Eventual-Inc / Daft

Distributed data engine for Python/SQL designed for the cloud, powered by Rust
https://getdaft.io
Apache License 2.0
2.17k stars 146 forks source link

errors when calling write_deltalake #2370

Open rkunnamp opened 3 months ago

rkunnamp commented 3 months ago

Describe the bug

Getting the following error when calling write_deltalake

File /opt/conda/lib/python3.11/site-packages/daft/table/table_io.py:691, in write_deltalake..file_visitor(written_file) 689 def file_visitor(written_file: Any) -> None: 690 path, partition_values = get_partitions_from_path(written_file.path) --> 691 stats = get_file_stats_from_metadata(written_file.metadata) 693 # PyArrow added support for written_file.size in 9.0.0 694 if ARROW_VERSION >= (9, 0, 0):

File /opt/conda/lib/python3.11/site-packages/daft/table/table_io.py:687, in write_deltalake..get_file_stats_from_metadata(metadata) 686 def get_file_stats_from_metadata(metadata): --> 687 deltalake.writer.get_file_stats_from_metadata(metadata, -1)

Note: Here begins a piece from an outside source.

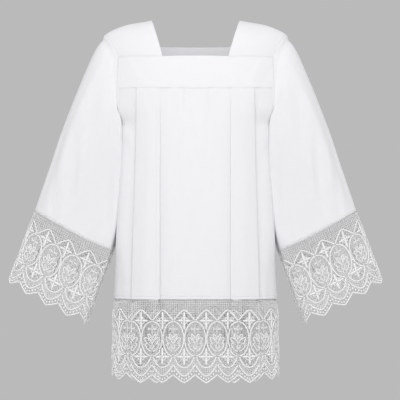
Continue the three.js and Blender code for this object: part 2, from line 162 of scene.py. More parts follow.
def running(steps):
    """The running total of steps, from 0."""
    return join([0], np.cumsum(steps))


def lengths_along(points):
    """How far along a line each of its points lies."""
    return running(np.linalg.norm(np.diff(points, axis=0), axis=1))


def spread(first, middle, last):
    """Places given one by one at both ends, and evenly in the middle: from, to and how many."""
    return join(first, np.linspace(*middle), last)


def unit(vectors):
    return vectors / np.maximum(np.linalg.norm(vectors, axis=-1, keepdims=True), 1e-12)


def curve(xs, ys, at):
    """A smooth curve through a table's points, with no overshoot between them."""
    at = np.asarray(at, float)
    steps = np.diff(xs)
    slopes = np.diff(ys) / steps
    product = slopes[1:] * slopes[:-1]
    total = np.where(product > 0, slopes[1:] + slopes[:-1], 1)
    inner = np.where(product > 0, 2 * product / total, 0)
    tangents = join(slopes[:1], inner, slopes[-1:])
    i = np.clip(np.searchsorted(xs, at) - 1, 0, len(xs) - 2)
    t = np.clip((at - xs[i]) / steps[i], 0, 1)
    start = (1 + 2 * t) * (1 - t) ** 2 * ys[i] + t * (1 - t) ** 2 * steps[i] * tangents[i]
    end = t * t * (3 - 2 * t) * ys[i + 1] - t * t * (1 - t) * steps[i] * tangents[i + 1]
    return start + end


def read(rows, name, at):
    """A table's named column, at places between the ones that its first column gives."""
    return curve(next(iter(rows.values())), rows[name], at)


def ridges(rows, across, down):
    """The height that a table of soft ridges and troughs gives at places on a cloth."""
    height = np.zeros(np.broadcast(across, down).shape)
    for top, foot, start, end, width, rise in zip(*rows.values()):
        share = (down - start) / (end - start)
        taper = np.sin(np.pi * np.clip(share, 0, 1)) ** 0.8
        height = height + rise * taper * hump(across - mix(top, foot, share), width)
    return height


# -------- forms and meshes


class Form:
    """A cloth's middle surface, as a grid of points over u, across, and v, down."""

    def __init__(self, us, vs, points, inside, wrap=False):
        self.us, self.vs = np.asarray(us, float), np.asarray(vs, float)
        self.points, self.wrap = points, wrap
        if wrap:
            points = np.concatenate([points[:, -3:-1], points, points[:, 1:3]], axis=1)
        normals = np.cross(np.gradient(points, axis=1), np.gradient(points, axis=0))
        normals = unit(normals[:, 2:-2] if wrap else normals)
        inward = (normals * (self.points - inside)).sum() < 0
        self.normals = -normals if inward else normals

    def at(self, u, v):
        """The point and the outward direction at each u and v."""
        i, s = self._cell(self.us, u)
        j, t = self._cell(self.vs, v)
        weights = ((1 - s) * (1 - t), s * (1 - t), (1 - s) * t, s * t)
        corners = ((j, i), (j, i + 1), (j + 1, i), (j + 1, i + 1))
        place, out = (
            sum(weight[:, None] * grid[corner] for weight, corner in zip(weights, corners))
            for grid in (self.points, self.normals)
        )
        return place, unit(out)

    @staticmethod
    def _cell(places, at):
        i = np.clip(np.searchsorted(places, at) - 1, 0, len(places) - 2)
        return i, np.clip((at - places[i]) / (places[i + 1] - places[i]), 0, 1)

    def spans(self):
        """The real distance across and down, at each column and row."""
        across = np.linalg.norm(np.diff(self.points, axis=1), axis=2).mean(0)
        down = np.linalg.norm(np.diff(self.points, axis=0), axis=2).mean(1)
        return running(across), running(down)


def mesh_object(name, vertices, faces, uvs):
    """A smooth-shaded mesh object, from millimetres. Faces is a list of arrays of corners."""
    mesh = bpy.data.meshes.new(name)
    corners = np.concatenate([f.reshape(-1) for f in faces]).astype(np.int32)
    sizes = np.concatenate([np.full(len(f), f.shape[1]) for f in faces])
    mesh.vertices.add(len(vertices))
    mesh.vertices.foreach_set("co", (vertices * MM).astype(np.float32).ravel())
    mesh.loops.add(len(corners))
    mesh.loops.foreach_set("vertex_index", corners)
    mesh.polygons.add(len(sizes))
    mesh.polygons.foreach_set("loop_start", running(sizes[:-1]).astype(np.int32))
    mesh.polygons.foreach_set("use_smooth", np.ones(len(sizes), bool))
    mesh.update(calc_edges=True)
    layer = mesh.uv_layers.new(name="cut")
    layer.data.foreach_set("uv", (uvs[corners] * MM).astype(np.float32).ravel())
    mesh.validate()
    piece = bpy.data.objects.new(name, mesh)
    bpy.context.scene.collection.objects.link(piece)
    return piece


def shell(form, half):
    """A closed shell of cloth round a form, half its thickness to each side."""
    rows, columns = form.points.shape[:2]
    count = rows * columns
    half = np.broadcast_to(half, (rows, columns))[..., None]
    sides = form.points + form.normals * half, form.points - form.normals * half
    vertices = np.concatenate([side.reshape(-1, 3) for side in sides])
    index = np.arange(count).reshape(rows, columns)
    if form.wrap:
        index[:, -1] = index[:, 0]
    quads = np.stack([index[:-1, :-1], index[:-1, 1:], index[1:, 1:], index[1:, :-1]], axis=2)
    quads = quads.reshape(-1, 4)
    rims = [(index[0, 1:], index[0, :-1]), (index[-1, :-1], index[-1, 1:])]
    if not form.wrap:
        rims += [(index[:-1, 0], index[1:, 0]), (index[1:, -1], index[:-1, -1])]
    walls = [np.stack([a + count, b + count, b, a], axis=1) for a, b in rims]
    faces = join(quads[:, ::-1] + count, quads, *walls)
    a, b, c = (vertices[faces[:, k]] for k in (0, 1, 2))
    if (a * np.cross(b, c)).sum() < 0:
        faces = faces[:, ::-1]
    used, faces = np.unique(faces, return_inverse=True)
    flat = np.stack(np.meshgrid(*form.spans()), axis=2).reshape(-1, 2)
    return vertices[used], faces.reshape(-1, 4), join(flat, flat)[used]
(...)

TypeError: get_file_stats_from_metadata() missing 1 required positional argument: 'columns_to_collect_stats'

To Reproduce Steps to reproduce the behavior:

  1. Go to https://www.nyc.gov/site/tlc/about/tlc-trip-record-data.page and download January 2024 Yellow tax trip record data in parquet format (At the time of writing this bug the file was https://d37ci6vzurychx.cloudfront.net/trip-data/yellow_tripdata_2024-01.parquet)
  2. Now execute the following code
    import daft
    dt = daft.read_parquet("yellow_tripdata_2024-01.parquet")
    dt.write_deltalake("t5")

The error mentioned above is obtained. On inspecting t5 folder, found that metdata files are not written.

jaychia commented 3 months ago

Hey @rkunnamp!

We realized that deltalake made a backward incompatible change in the 0.17 version.... If you pip install deltalake<0.17 instead this should be fixed 😓

We'll be figuring out a good solution here (possible lower-pinning the version of deltalake and updating our code).

rkunnamp commented 3 months ago

Thank you for that note.